Sans rien remettre en cause de nos acquis sociaux, il faut désormais tirer les conséquences d'une idée simple : un chômeur représente, en moyenne, une charge de 120 000 Frs par an pour la collectivité. Dès lors, toute initiative d'un coût inférieur permettant de maintenir ou de créer un emploi s'impose absolument. La dignité des hommes l'exige, et c'est capital. L'équilibre des finances publiques y trouvera aussi son compte.

Tel est précisément le sens de la mesure exceptionnelle que je propose pour les 1 300 000 chômeurs de longue durée, dont le nombre a progressé de 30 % en deux ans. Je suggère d'accorder aux employeurs de demandeurs d'emploi inscrits à l'ANPE depuis plus d'un an, une exonération de charges sociales et une prime mensuelle de 2 000 Frs pendant deux ans. Méfions-nous des solutions homéopathiques : elles ne marchent pas. Donnons la priorité à des incitations fortes et ciblées.

Mais il faudra aller au-delà pour transformer les dépenses d'indemnisation en dépenses d'insertion. Il faudra mieux coordonner les services en charge du placement et ceux responsables de l'indemnisation. Trop de moyens dispersés interdisent aujourd'hui une action efficace. Est-il inconcevable que des chômeurs puissent continuer à être, totalement ou partiellement, indemnisés par les ASSEDIC, pendant leur période d'insertion en entreprise ? Il est temps de retrouver notre bon sens.
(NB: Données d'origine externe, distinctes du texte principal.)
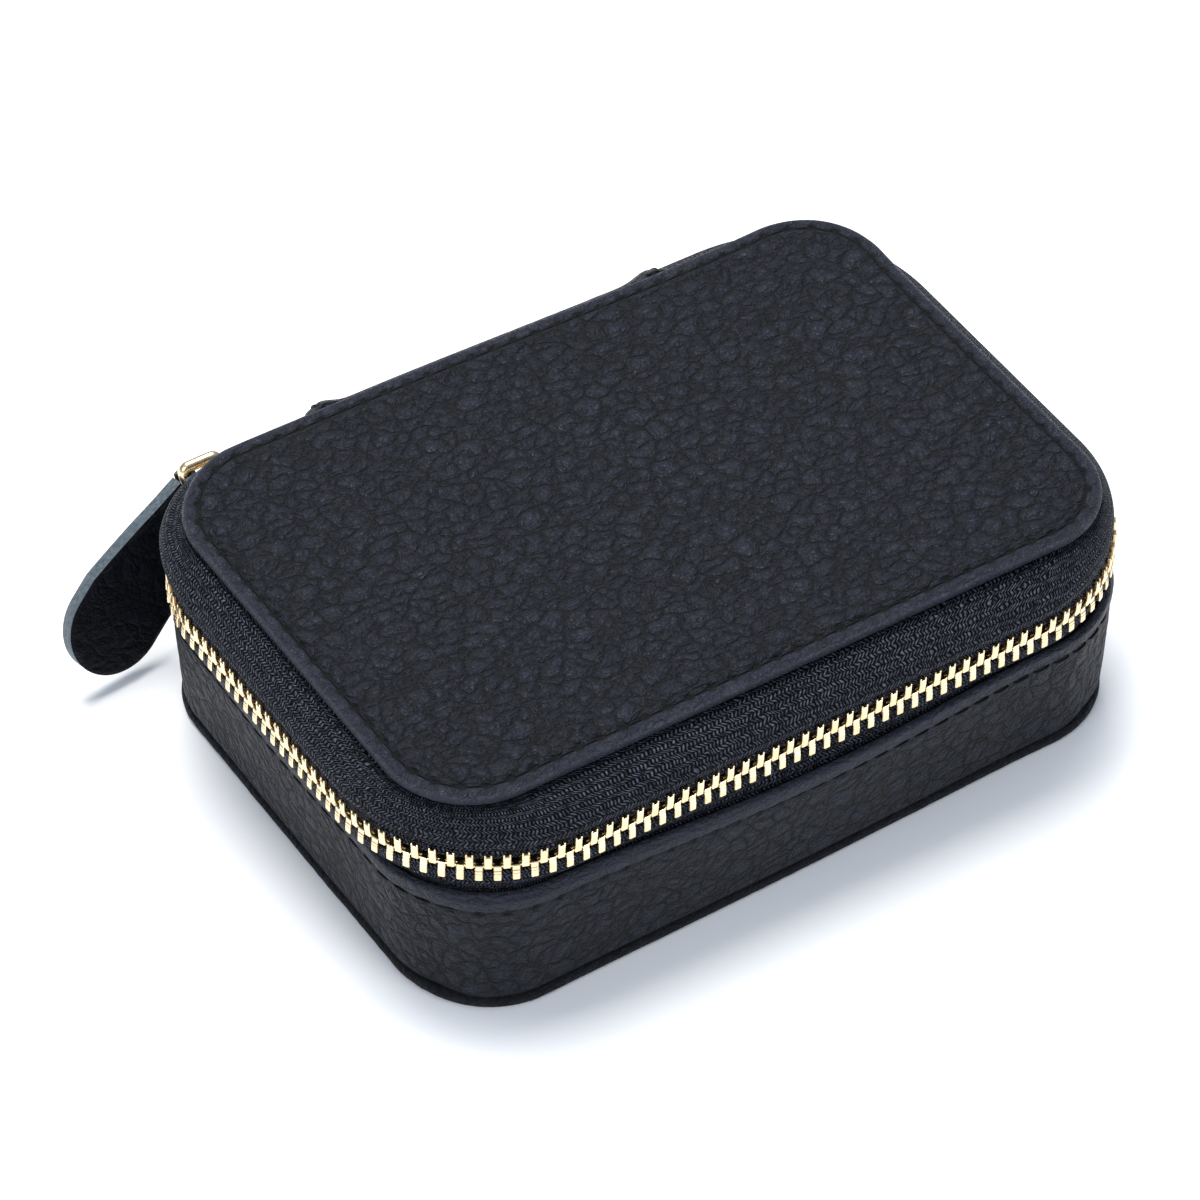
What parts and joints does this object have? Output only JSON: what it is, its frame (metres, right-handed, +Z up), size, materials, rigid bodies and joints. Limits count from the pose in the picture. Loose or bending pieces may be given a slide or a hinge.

Trop de vieilles habitudes et de conservatismes freinent également l'essor des emplois de service, si peu développés en France. Accompagnement des personnes âgées dépendantes, garde des jeunes enfants, soutien scolaire, amélioration de la vie dans les cités, intégration des jeunes en difficulté, lutte contre l'exclusion, protection de notre cadre de vie, autant de besoins qui ne sont pas correctement satisfaits.

Il ne s'agit pas de créer artificiellement des emplois précaires, comme on a eu trop tendance à le faire, mais des métiers à part entière, qui participent d'une société plus humaine, plus conviviale. Malgré des mesures partielles, l'essentiel reste à faire. Formation à ces métiers de service. Possibilité pour chaque ménage, de déduire de son impôt, les salaires versés aux personnes qu'il emploie. Allocation compensatrice pour les familles qui n'acquittent pas l'impôt sur le revenu, mais souhaitent créer un emploi de proximité.

Dans tous ces domaines, il appartiendra au prochain gouvernement de prendre les initiatives qui s'imposent en vertu d'un principe simple : mieux vaut payer pour qu'un chômeur retrouve un emploi, plutôt que de le payer à ne rien faire.

Il est temps de comprendre qu'un chômeur qui retrouve un emploi, qui participe à une tâche nouvelle, au développement d'une entreprise, même si cela coûte un peu, cela n'a pas de prix. C'est un plus, pas un moins.

Il est temps de comprendre qu'un homme qui retrouve confiance en lui, qui retrouve la dignité du travail, l'estime qu'il devine dans le regard de ses enfants, c'est une valeur inestimable.

Le traitement économique du chômage consiste aussi à redonner la priorité aux forces vives de la Nation, à tous ces chefs d'entreprise, petits et grands, ces agriculteurs, ces commerçants, ces artisans, ces professionnels indépendants, aujourd'hui découragés par trop de charges et de contraintes.

Notre pays a besoin de tous ses entrepreneurs. Ce sont eux qui créent la richesse et l'emploi. Encore faut-il que l'environnement économique, fiscal, administratif et financier leur soit favorable, ce qui n'est plus le cas aujourd'hui.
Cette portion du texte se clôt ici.